Schussel timely appealed, Fed. R.App. P. 13(a)(1), challenging each of those conclusions. First, he argues that his total liability should have been limited to $7,358,394, the undeclared income figure the IRS used to correct his individual tax returns, or at most to the $8.9 million of DCI assets that the IRS's Notice and Statement claimed he received. Second, he contends that any prejudgment interest on the fraudulently transferred funds should have been assessed at the Massachusetts rate of 12% per year, but only from the date of the 2010 IRS Notice rather than the dates on which DCI's unpaid taxes were due in 1993–1995, resulting in a substantial reduction in his total liability. Third, he argues that he should receive credit, to be counted against his liability, for roughly $2.1 million in loans he made to DCI between 2001 and 2010.

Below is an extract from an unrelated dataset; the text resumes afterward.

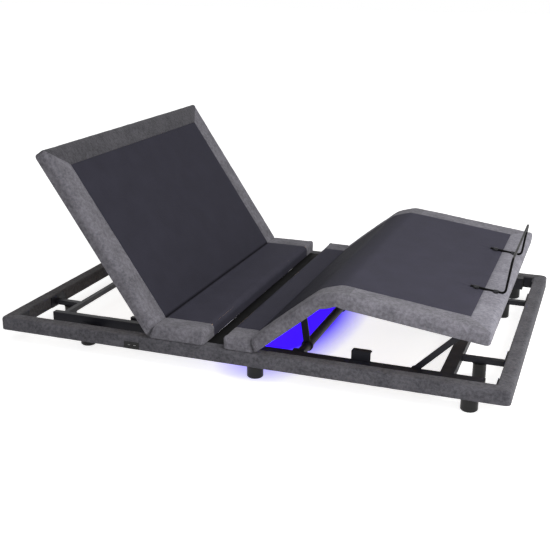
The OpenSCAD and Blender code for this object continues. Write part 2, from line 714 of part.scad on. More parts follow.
// ---------------------------------------------------------------- calf links
link_t = 8;
link_side = 3;
link_clear = 52;
link_y = min(tube_in - link_side, rim_in - link_clear);
link_r = 14;
link_pin_d = 10;
link_off = 594;
link_base = [thigh_x + link_off, side_top - 9];
lug_x = 459;
lug_w = 52;
lug_foot = 26;
lug_z = -26;
lug_t = 6;
lug_gap = 2;
slot_l = 22;
slot_h = 15;
link_top = calf_pivot + lift([lug_x, lug_z], -calf_rest);
link_l = dist(link_base, link_top);
link_a = bearing(link_base, link_top);
module link_outline() {
  circle(link_r);
  translate([link_l, 0]) circle(link_r);
  translate([0, -link_r + 3]) square([link_l, 2 * (link_r - 3)]);
}
module calf_links() color(black_steel) both_sides() {
  at(link_base) rotate([0, -link_a, 0]) {
    difference() {
      plate_y(-link_y, link_t) link_outline();
      rod_y(pin_d + 0.6, -link_y - eps, -link_y + link_t + eps);
    }
    translate([link_l, 0, 0]) rod_y(link_pin_d, -link_y + link_t - eps, -link_y + link_t + lug_gap + lug_t + 6);
  }
}
// Slotted lugs below the calf board that take the link pins
module lug_outline() difference() {
  union() {
    translate([lug_x - lug_w / 2, lug_z - 6]) square([lug_w, knee_axis - board_drop - lug_z + 6]);
    translate([lug_x - 12, lug_z - 6]) circle(14);
    translate([lug_x + 12, lug_z - 6]) circle(14);
    translate([lug_x - 12, lug_z - 20]) square([24, 20]);
  }
  hull_slot();
}
module hull_slot() translate([lug_x, lug_z]) {
  translate([-(slot_l - slot_h) / 2 - 2, 0]) circle(d = slot_h);
  translate([(slot_l - slot_h) / 2 - 2, 0]) circle(d = slot_h);
  translate([-(slot_l - slot_h) / 2 - 2, -slot_h / 2]) square([slot_l - slot_h, slot_h]);
}
module calf_link_lugs() color(black_steel) both_sides() on_calf() {
  y0 = -link_y + link_t + lug_gap;
  plate_y(y0, lug_t) lug_outline();
  translate([lug_x - lug_w / 2, y0, knee_axis - board_drop - plate_t]) cube([lug_w, lug_foot, plate_t]);
}

// ---------------------------------------------------------------- lift tubes
lift_up = 33;
lift_z = rail_z + lift_up;
lift_gap = 0.8;
arm_y = 490;
head_lift_off = 167.4;
foot_lift_off = 157.1;
head_lift_pivot = [back_x - head_lift_off, lift_z];
foot_lift_pivot = [thigh_x + foot_lift_off, lift_z];
// Angle of an arm whose roller touches the underside of a raised board. The
// underside lies below its hinge line, and n is the direction it faces away from.
roller_drop = board_drop - top_axis + roller_d / 2 + lift_gap;
function reach(p, c, n) = -roller_drop - (p[0] - c[0]) * cos(n) - (p[1] - c[1]) * sin(n);
back_normal = 90 - back_rest;
thigh_normal = 90 + thigh_rest;
back_arm_a = back_normal + acos(reach(head_lift_pivot, back_pivot, back_normal) / back_arm);
thigh_arm_a = thigh_normal - acos(reach(foot_lift_pivot, thigh_pivot, thigh_normal) / thigh_arm);
back_crank_a = 211;
thigh_crank_a = 120;
bearing_w = 18;
bearing_h = 44;
arm_outer = 484;
crank_half = 12;
crank_t = 8;
crank_tip = 14;
crank_sag = 7;

module arm_outline(l, r0, r1) {
  circle(r0);
  translate([l, 0]) circle(r1);
  translate([0, -r1]) square([l, 2 * r1]);
}
// Lift tube with journals, two arms and the roller pins, arms drawn along +X
module lift_tube(half, arm_l) {
  rod_y(lift_tube_d, -half, half);
  both_sides() {
    rod_y(journal_d, -half - bearing_w + 1, -half + eps);
    plate_y(-arm_outer, arm_t) arm_outline(arm_l, lift_tube_d / 2 + 6, 13);
    translate([arm_l, 0, 0]) {
      rod_y(pin_d, -arm_outer + arm_t - eps, -arm_outer + arm_t + roller_w + 5);
      rod_y(pin_d + 6, -arm_outer + arm_t + roller_w + 2, -arm_outer + arm_t + roller_w + 5);
    }
  }
}
// Two crank cheeks on the lift tube that the rod end pushes between
module crank() both_sides() {
  plate_y(crank_half, crank_t) arm_outline(crank_r, lift_tube_d / 2 + 6, crank_tip);
  translate([crank_r, 0, 0]) rod_y(pin_d + 4, crank_half + crank_t - eps, crank_half + crank_t + 4);
}
module rollers(arm_l) both_sides() translate([arm_l, 0, 0]) difference() {
  rod_y(roller_d, -arm_outer + arm_t + 1, -arm_outer + arm_t + 1 + roller_w);
  rod_y(pin_d + 0.6, -arm_outer, 0);
}
// A pair of bearing blocks against faces at y = -face and y = face
module bearings(face) both_sides() difference() {
  translate([-bearing_h / 2, -face, -bearing_h / 2]) cube([bearing_h, bearing_w, bearing_h]);
  rod_y(journal_d + 0.6, -face - eps, -face + bearing_w + eps);
}
bar_inner = bar_y - bar_t;
module head_lift_bearings() color(black_plastic) at(head_lift_pivot) bearings(bar_inner);
module foot_lift_bearings() color(black_plastic) at(foot_lift_pivot) bearings(tube_in);
module head_lift_tube() color(zinc) at(head_lift_pivot) {
  rotate([0, -back_arm_a, 0]) lift_tube(bar_inner - bearing_w - 1, back_arm);
  rotate([0, -back_crank_a, 0]) crank();
}
module foot_lift_tube() color(zinc) at(foot_lift_pivot) {
  rotate([0, -thigh_arm_a, 0]) lift_tube(tube_in - bearing_w - 1, thigh_arm);
  rotate([0, -thigh_crank_a, 0]) crank();
}
module head_lift_rollers() color(nylon) at(head_lift_pivot) rotate([0, -back_arm_a, 0]) rollers(back_arm);
module foot_lift_rollers() color(nylon) at(foot_lift_pivot) rotate([0, -thigh_arm_a, 0]) rollers(thigh_arm);

// ---------------------------------------------------------------- actuators
head_motor_pivot = [beam_foot - 32, beam_z - 24];
foot_motor_pivot = [foot_cross_x - 21, foot_cross_z + foot_cross_h / 2];
head_rod_pin = head_lift_pivot + lift([crank_r, 0], back_crank_a) - [0, crank_sag];
foot_rod_pin = foot_lift_pivot + lift([crank_r, 0], thigh_crank_a);
head_rod_l = dist(head_motor_pivot, head_rod_pin);
foot_rod_l = dist(foot_motor_pivot, foot_rod_pin);
head_rod_a = bearing(head_motor_pivot, head_rod_pin);
foot_rod_a = bearing(foot_motor_pivot, foot_rod_pin);
head_rod_reach = 140.4;
foot_rod_reach = 128.9;
head_tube_l = head_motor_pivot[0] - head_lift_pivot[0] - head_rod_reach;
foot_tube_l = foot_cross_x - foot_lift_pivot[0] - foot_rod_reach;
lug_half = 8;
lug_d = 28;
clevis_t = 6;
clevis_pin_d = 10;
gear_x = 84;
gear_l = 62;
gear_h = 50;
motor_d = 44;
motor_l = 96;
rod_inside = 50;
rod_bore_x = 72;
motor_y = ram_d / 2 + motor_d / 2 + 2;
// Motor, gear housing and outer tube of an actuator, drawn along +X
module motor_unit(tube_l) {
  difference() {
    union() {
      rod_y(lug_d, -lug_half, lug_half);
      rotate([0, 90, 0]) cylinder(d = ram_d, h = tube_l);
      translate([gear_x, -ram_d / 2 - 4, -gear_h / 2]) cube([gear_l, motor_y + motor_d / 2 + ram_d / 2 + 4, gear_h]);
    }
    translate([rod_bore_x, 0, 0]) rotate([0, 90, 0]) cylinder(d = rod_d + 1, h = tube_l);
    rod_y(clevis_pin_d + 0.6, -ram_d, ram_d);
    for (s = [-1, 1]) translate([-ram_d, s < 0 ? -ram_d : lug_half, -ram_d])
      cube([2 * ram_d - 8, ram_d - lug_half, 2 * ram_d]);
  }
  translate([gear_x + gear_l - eps, motor_y, 0]) rotate([0, 90, 0]) cylinder(d = motor_d, h = motor_l);
  translate([gear_x + gear_l + motor_l - 2 * eps, motor_y, 0]) rotate([0, 90, 0])
    cylinder(d = motor_d - 12, h = 6);
}
// The sliding rod with its push head, drawn along +X from the motor pivot
module push_rod(tube_l, l) {
  translate([tube_l - rod_inside, 0, 0]) rotate([0, 90, 0]) cylinder(d = rod_d, h = l - tube_l + rod_inside);
  translate([l, 0, 0]) rod_y(lug_d - 2, -crank_half + 2, crank_half - 2);
}
module head_actuator_motor() color(black_plastic) at(head_motor_pivot) rotate([0, -head_rod_a, 0])
  motor_unit(head_tube_l);
module foot_actuator_motor() color(black_plastic) at(foot_motor_pivot) rotate([0, -foot_rod_a, 0])
  motor_unit(foot_tube_l);
module head_actuator_rod() color(zinc) at(head_motor_pivot) rotate([0, -head_rod_a, 0])
  push_rod(head_tube_l, head_rod_l);
module foot_actuator_rod() color(zinc) at(foot_motor_pivot) rotate([0, -foot_rod_a, 0])
  push_rod(foot_tube_l, foot_rod_l);

// ---------------------------------------------------------------- assembly
head_rail();
foot_rail();
right_rail();
left_rail();
rail_corner_plates();
outer_legs();
inner_legs();
head_channels();
foot_side_tubes();
tube_end_caps();
centre_beam();
head_cross_frame();
foot_cross_frame();
rest_brackets();
usb_module();
led_strip();
control_box();
foot_lift_bearings();
seat_b_board();
seat_b_border();
seat_b_panel();
seat_b_brackets();
seat_b_hinges();
carriage_side_bars();
carriage_cross_tubes();
head_lift_bearings();
seat_a_board();
seat_a_border();
seat_a_panel();
seat_a_hinges();
carriage_front_wheels();
carriage_rear_wheels();
back_board();
back_border();
back_panel();
back_hinge_leaves();
head_lift_tube();
head_lift_rollers();
head_actuator_motor();
head_actuator_rod();
thigh_board();
thigh_border();
thigh_panel();
thigh_hinge_leaves();
knee_board();
knee_border();
knee_panel();
knee_hinge_leaves();
calf_board();
calf_border();
calf_panel();
calf_hinge_leaves();
calf_link_lugs();
retainer_bar();
retainer_clamps();
calf_links();
foot_lift_tube();
foot_lift_rollers();
foot_actuator_motor();
foot_actuator_rod();
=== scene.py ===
import json
from math import sin, cos, tan, tanh, radians, pi, exp, atan2, hypot
import bpy
from mathutils import Vector, Matrix, noise


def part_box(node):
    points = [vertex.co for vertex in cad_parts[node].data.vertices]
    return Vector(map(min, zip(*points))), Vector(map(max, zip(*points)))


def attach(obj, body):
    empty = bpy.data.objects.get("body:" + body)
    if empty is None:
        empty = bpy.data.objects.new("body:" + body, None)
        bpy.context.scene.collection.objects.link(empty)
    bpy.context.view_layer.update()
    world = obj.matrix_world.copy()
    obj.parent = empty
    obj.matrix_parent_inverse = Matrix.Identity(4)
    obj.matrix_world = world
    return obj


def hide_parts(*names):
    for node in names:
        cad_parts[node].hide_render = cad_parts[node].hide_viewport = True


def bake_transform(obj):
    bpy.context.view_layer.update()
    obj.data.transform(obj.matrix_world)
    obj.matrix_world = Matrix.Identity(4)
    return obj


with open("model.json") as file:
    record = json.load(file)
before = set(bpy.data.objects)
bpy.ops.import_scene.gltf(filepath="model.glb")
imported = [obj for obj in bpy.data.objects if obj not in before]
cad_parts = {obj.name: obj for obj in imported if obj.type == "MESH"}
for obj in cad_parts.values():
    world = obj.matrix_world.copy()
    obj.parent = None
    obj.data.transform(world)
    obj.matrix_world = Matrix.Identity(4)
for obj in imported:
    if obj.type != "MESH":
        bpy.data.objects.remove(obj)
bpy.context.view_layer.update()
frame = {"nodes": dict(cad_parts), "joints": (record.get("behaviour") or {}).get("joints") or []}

# ---- sizes, in metres
deck_half = 0.678
deck_thick = 0.050
fold_radius = 0.020
plan_radius = 0.022
core_half = deck_half - plan_radius
panel_half = 0.568
end_border = 0.090
top_of_hinge = 0.008
top_of_knee = 0.022
crease_reach = 0.030
hem_radius = 0.003
hem_lip = 0.014
cloth_thick = 0.0014
back_length, seat_a_length, calf_length = 0.788, 0.211, 0.550
seat_b_start, thigh_length, knee_length = -0.113, 0.308, 0.074
back_tilt, thigh_tilt, calf_tilt = 56.0, -39.5, 7.4
knee_tilt = (thigh_tilt + calf_tilt) / 2
knee_turn = calf_tilt - knee_tilt
knee_radius = 0.200
seam_width, seam_depth = 0.0022, 0.0022
near_seam, off_seam = 0.0015, 0.0035
end_core, side_core = end_border - plan_radius, core_half - panel_half
mitre_size = 0.078
end_clearance = 0.0018
gather_depth = 0.0024
gather_pitch = 0.0058
corner_radius_cut = 0.010
corner_fullness = 0.07
hem_gap = 0.0002
hem_lift = 0.0003
border_give, panel_give = 0.0024, 0.0018
held_below = 0.00002
foam_moments = 20
foam_settings = {"vertex_group_mass": "sewn", "mass": 0.02, "quality": 6, "use_pressure": True,
                 "uniform_pressure_force": 4.0, "tension_stiffness": 18.0,
                 "compression_stiffness": 18.0, "shear_stiffness": 8.0, "bending_stiffness": 0.6,
                 "shrink_min": -0.006}
clamp_along, clamp_across = 0.425, 0.268
knee_run_in = 0.006
over_hinge = 0.022
knee_fullness, knee_padding = 0.0021, 0.0050
base_half_length, base_half_width = 1.016, 0.686
rail_half, rail_low, rail_high = 0.028, 0.055, 0.109
outer_round, inner_round, added_round = 0.020, 0.004, 0.016
pocket_low, pocket_high = 0.057, 0.085
pocket_ends, socket_places = (-0.452, -0.388), (-0.432, -0.408)
tube_inset, bolt_places = 0.039, (0.010, 0.180, 0.520, 0.850)

joints = {j["name"]: j for j in frame["joints"]}


def hinge_line(name):
    place = joints[name]["pos_m"]
    return place[0], place[2]


def tilted(pivot, tilt):
    """Turns lengths along and above a deck part into X and Z."""
    c, s = cos(radians(tilt)), sin(radians(tilt))
    return lambda along, above: (pivot[0] + along * c + above * s, pivot[1] - along * s + above * c)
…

We have jurisdiction under 26 U.S.C. § 7482. We address each of Schussel's arguments, assessing first the question of interest, then the amount transferred, and then whether Schussel should receive credit for any alleged retransfers.

II. Standard of Review

Our review of the tax court's ruling is “in most respects similar to our review of district court decisions: factual findings for clear error and legal rulings de novo. Drake v. Comm'r, 511 F.3d 65, 68 (1st Cir.2007); see also26 U.S.C. § 7482(a)(1), (c)(1). “The clear error standard of review extends to factual findings based on inferences from stipulated facts.” Capital Video Corp. v. Comm'r, 311 F.3d 458, 463 (1st Cir.2002) (internal quotation marks omitted). “A finding is clearly erroneous when, although there is evidence to support it, the reviewing court on the entire evidence is left with the definite and firm conviction that a mistake has been committed.” Interex, Inc. v. Comm'r, 321 F.3d 55, 58 (1st Cir.2003) (internal quotation marks omitted). Although the burden is usually on the taxpayer to demonstrate that an IRS ruling is wrong, in transferee cases the IRS bears the burden of showing that the petitioner “is liable as a transferee of property of a taxpayer, but not [of showing] that the taxpayer was liable for the tax.” 26 U.S.C. § 6902(a); see generallyU.S. Tax Ct. R. 142(a), (d).8

[758 F.3d 88]

III. Analysis
A. The Tax Court Applied the Wrong Framework to Assess How Much Schussel Owes.
1. The Fraudulent Transfer Claim

In its effort to recover sums transferred to Schussel by DCI, the IRS availed itself of the procedures set forth in 26 U.S.C. § 6901. Section 6901 specifies the procedures by which the IRS may administratively assert (among other claims) state law remedies for fraudulent transfers, subject to challenge in tax court.9 While the procedures are federal, state substantive law controls in determining whether and to what extent the transferee is liable. See Frank Sawyer Trust of May 1992 v. Comm'r, 712 F.3d 597, 602–03 (1st Cir.2013).10 Here, nearly all of the transfers are covered by the now-repealed Massachusetts Uniform Fraudulent Conveyance Act (“MUFCA”). Mass. Gen. Laws ch. 109A, §§ 1 et seq. (1995). The few made after October 1996 fall under the Massachusetts Uniform Fraudulent Transfer Act (“MUFTA”). Id. §§ 1 et seq. (2014).

Schussel did...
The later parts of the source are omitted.